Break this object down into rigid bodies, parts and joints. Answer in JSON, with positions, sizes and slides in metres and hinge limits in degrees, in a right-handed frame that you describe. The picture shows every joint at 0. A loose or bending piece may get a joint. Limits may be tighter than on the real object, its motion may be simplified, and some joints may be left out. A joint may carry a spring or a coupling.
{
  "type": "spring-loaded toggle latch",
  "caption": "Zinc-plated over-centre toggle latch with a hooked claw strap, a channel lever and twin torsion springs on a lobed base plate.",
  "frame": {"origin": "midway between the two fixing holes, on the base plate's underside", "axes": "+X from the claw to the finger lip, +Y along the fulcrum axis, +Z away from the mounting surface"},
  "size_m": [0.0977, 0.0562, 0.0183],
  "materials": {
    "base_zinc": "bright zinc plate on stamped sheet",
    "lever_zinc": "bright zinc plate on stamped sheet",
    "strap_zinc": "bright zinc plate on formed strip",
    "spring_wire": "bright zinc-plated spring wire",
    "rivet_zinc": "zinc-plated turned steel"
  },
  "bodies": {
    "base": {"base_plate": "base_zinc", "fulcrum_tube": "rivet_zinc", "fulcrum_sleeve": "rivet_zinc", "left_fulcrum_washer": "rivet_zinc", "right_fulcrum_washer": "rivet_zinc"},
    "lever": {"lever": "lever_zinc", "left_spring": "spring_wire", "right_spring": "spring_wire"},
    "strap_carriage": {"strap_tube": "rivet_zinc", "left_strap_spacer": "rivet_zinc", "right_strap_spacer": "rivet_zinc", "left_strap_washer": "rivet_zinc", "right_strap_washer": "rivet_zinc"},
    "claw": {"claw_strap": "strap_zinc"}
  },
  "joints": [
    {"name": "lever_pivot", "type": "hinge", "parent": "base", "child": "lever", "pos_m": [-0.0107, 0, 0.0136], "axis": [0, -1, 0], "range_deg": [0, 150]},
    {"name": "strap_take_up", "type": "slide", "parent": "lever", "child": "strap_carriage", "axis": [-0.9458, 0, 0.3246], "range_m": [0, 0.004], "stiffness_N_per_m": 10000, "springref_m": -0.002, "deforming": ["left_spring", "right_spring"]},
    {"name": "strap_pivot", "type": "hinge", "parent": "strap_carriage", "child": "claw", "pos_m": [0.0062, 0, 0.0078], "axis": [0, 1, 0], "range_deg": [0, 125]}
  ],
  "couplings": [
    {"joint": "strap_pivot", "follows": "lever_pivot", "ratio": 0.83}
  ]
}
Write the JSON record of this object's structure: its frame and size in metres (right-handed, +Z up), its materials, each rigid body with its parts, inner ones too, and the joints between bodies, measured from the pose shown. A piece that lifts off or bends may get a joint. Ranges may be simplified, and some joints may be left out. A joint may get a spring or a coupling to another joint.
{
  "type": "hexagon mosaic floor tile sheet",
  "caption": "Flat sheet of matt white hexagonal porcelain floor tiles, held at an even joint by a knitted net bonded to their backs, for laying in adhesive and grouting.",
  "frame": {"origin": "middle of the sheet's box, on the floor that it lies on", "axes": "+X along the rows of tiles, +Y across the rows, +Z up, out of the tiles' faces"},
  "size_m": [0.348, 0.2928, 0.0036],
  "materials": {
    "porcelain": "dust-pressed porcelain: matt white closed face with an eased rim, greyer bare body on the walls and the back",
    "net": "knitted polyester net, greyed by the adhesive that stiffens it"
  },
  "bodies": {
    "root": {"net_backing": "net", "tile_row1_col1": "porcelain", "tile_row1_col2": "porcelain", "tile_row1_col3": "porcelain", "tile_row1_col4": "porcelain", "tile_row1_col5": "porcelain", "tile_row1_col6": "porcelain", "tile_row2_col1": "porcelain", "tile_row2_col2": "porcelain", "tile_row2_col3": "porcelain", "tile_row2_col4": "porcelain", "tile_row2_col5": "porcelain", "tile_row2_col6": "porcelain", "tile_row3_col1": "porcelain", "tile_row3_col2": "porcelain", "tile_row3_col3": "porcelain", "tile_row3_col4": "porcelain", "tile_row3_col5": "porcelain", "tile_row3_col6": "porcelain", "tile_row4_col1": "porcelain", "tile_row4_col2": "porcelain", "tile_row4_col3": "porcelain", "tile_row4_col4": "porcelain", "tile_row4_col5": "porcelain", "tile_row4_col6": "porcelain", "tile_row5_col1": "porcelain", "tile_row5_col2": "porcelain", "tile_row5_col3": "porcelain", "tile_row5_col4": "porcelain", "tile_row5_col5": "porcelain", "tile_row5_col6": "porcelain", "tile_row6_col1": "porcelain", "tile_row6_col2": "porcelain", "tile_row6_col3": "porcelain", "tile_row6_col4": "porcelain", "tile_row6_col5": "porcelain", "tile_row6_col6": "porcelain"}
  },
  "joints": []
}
....
YOUR GOAL
Print the records once more, exactly as they were given.

WRITTEN SOLUTION
Break this object down into rigid bodies, parts and joints. Answer in JSON, with positions, sizes and slides in metres and hinge limits in degrees, in a right-handed frame that you describe. The picture shows every joint at 0. A loose or bending piece may get a joint. Limits may be tighter than on the real object, its motion may be simplified, and some joints may be left out. A joint may carry a spring or a coupling.
{
  "type": "spring-loaded toggle latch",
  "caption": "Zinc-plated over-centre toggle latch with a hooked claw strap, a channel lever and twin torsion springs on a lobed base plate.",
  "frame": {"origin": "midway between the two fixing holes, on the base plate's underside", "axes": "+X from the claw to the finger lip, +Y along the fulcrum axis, +Z away from the mounting surface"},
  "size_m": [0.0977, 0.0562, 0.0183],
  "materials": {
    "base_zinc": "bright zinc plate on stamped sheet",
    "lever_zinc": "bright zinc plate on stamped sheet",
    "strap_zinc": "bright zinc plate on formed strip",
    "spring_wire": "bright zinc-plated spring wire",
    "rivet_zinc": "zinc-plated turned steel"
  },
  "bodies": {
    "base": {"base_plate": "base_zinc", "fulcrum_tube": "rivet_zinc", "fulcrum_sleeve": "rivet_zinc", "left_fulcrum_washer": "rivet_zinc", "right_fulcrum_washer": "rivet_zinc"},
    "lever": {"lever": "lever_zinc", "left_spring": "spring_wire", "right_spring": "spring_wire"},
    "strap_carriage": {"strap_tube": "rivet_zinc", "left_strap_spacer": "rivet_zinc", "right_strap_spacer": "rivet_zinc", "left_strap_washer": "rivet_zinc", "right_strap_washer": "rivet_zinc"},
    "claw": {"claw_strap": "strap_zinc"}
  },
  "joints": [
    {"name": "lever_pivot", "type": "hinge", "parent": "base", "child": "lever", "pos_m": [-0.0107, 0, 0.0136], "axis": [0, -1, 0], "range_deg": [0, 150]},
    {"name": "strap_take_up", "type": "slide", "parent": "lever", "child": "strap_carriage", "axis": [-0.9458, 0, 0.3246], "range_m": [0, 0.004], "stiffness_N_per_m": 10000, "springref_m": -0.002, "deforming": ["left_spring", "right_spring"]},
    {"name": "strap_pivot", "type": "hinge", "parent": "strap_carriage", "child": "claw", "pos_m": [0.0062, 0, 0.0078], "axis": [0, 1, 0], "range_deg": [0, 125]}
  ],
  "couplings": [
    {"joint": "strap_pivot", "follows": "lever_pivot", "ratio": 0.83}
  ]
}
Write the JSON record of this object's structure: its frame and size in metres (right-handed, +Z up), its materials, each rigid body with its parts, inner ones too, and the joints between bodies, measured from the pose shown. A piece that lifts off or bends may get a joint. Ranges may be simplified, and some joints may be left out. A joint may get a spring or a coupling to another joint.
{
  "type": "hexagon mosaic floor tile sheet",
  "caption": "Flat sheet of matt white hexagonal porcelain floor tiles, held at an even joint by a knitted net bonded to their backs, for laying in adhesive and grouting.",
  "frame": {"origin": "middle of the sheet's box, on the floor that it lies on", "axes": "+X along the rows of tiles, +Y across the rows, +Z up, out of the tiles' faces"},
  "size_m": [0.348, 0.2928, 0.0036],
  "materials": {
    "porcelain": "dust-pressed porcelain: matt white closed face with an eased rim, greyer bare body on the walls and the back",
    "net": "knitted polyester net, greyed by the adhesive that stiffens it"
  },
  "bodies": {
    "root": {"net_backing": "net", "tile_row1_col1": "porcelain", "tile_row1_col2": "porcelain", "tile_row1_col3": "porcelain", "tile_row1_col4": "porcelain", "tile_row1_col5": "porcelain", "tile_row1_col6": "porcelain", "tile_row2_col1": "porcelain", "tile_row2_col2": "porcelain", "tile_row2_col3": "porcelain", "tile_row2_col4": "porcelain", "tile_row2_col5": "porcelain", "tile_row2_col6": "porcelain", "tile_row3_col1": "porcelain", "tile_row3_col2": "porcelain", "tile_row3_col3": "porcelain", "tile_row3_col4": "porcelain", "tile_row3_col5": "porcelain", "tile_row3_col6": "porcelain", "tile_row4_col1": "porcelain", "tile_row4_col2": "porcelain", "tile_row4_col3": "porcelain", "tile_row4_col4": "porcelain", "tile_row4_col5": "porcelain", "tile_row4_col6": "porcelain", "tile_row5_col1": "porcelain", "tile_row5_col2": "porcelain", "tile_row5_col3": "porcelain", "tile_row5_col4": "porcelain", "tile_row5_col5": "porcelain", "tile_row5_col6": "porcelain", "tile_row6_col1": "porcelain", "tile_row6_col2": "porcelain", "tile_row6_col3": "porcelain", "tile_row6_col4": "porcelain", "tile_row6_col5": "porcelain", "tile_row6_col6": "porcelain"}
  },
  "joints": []
}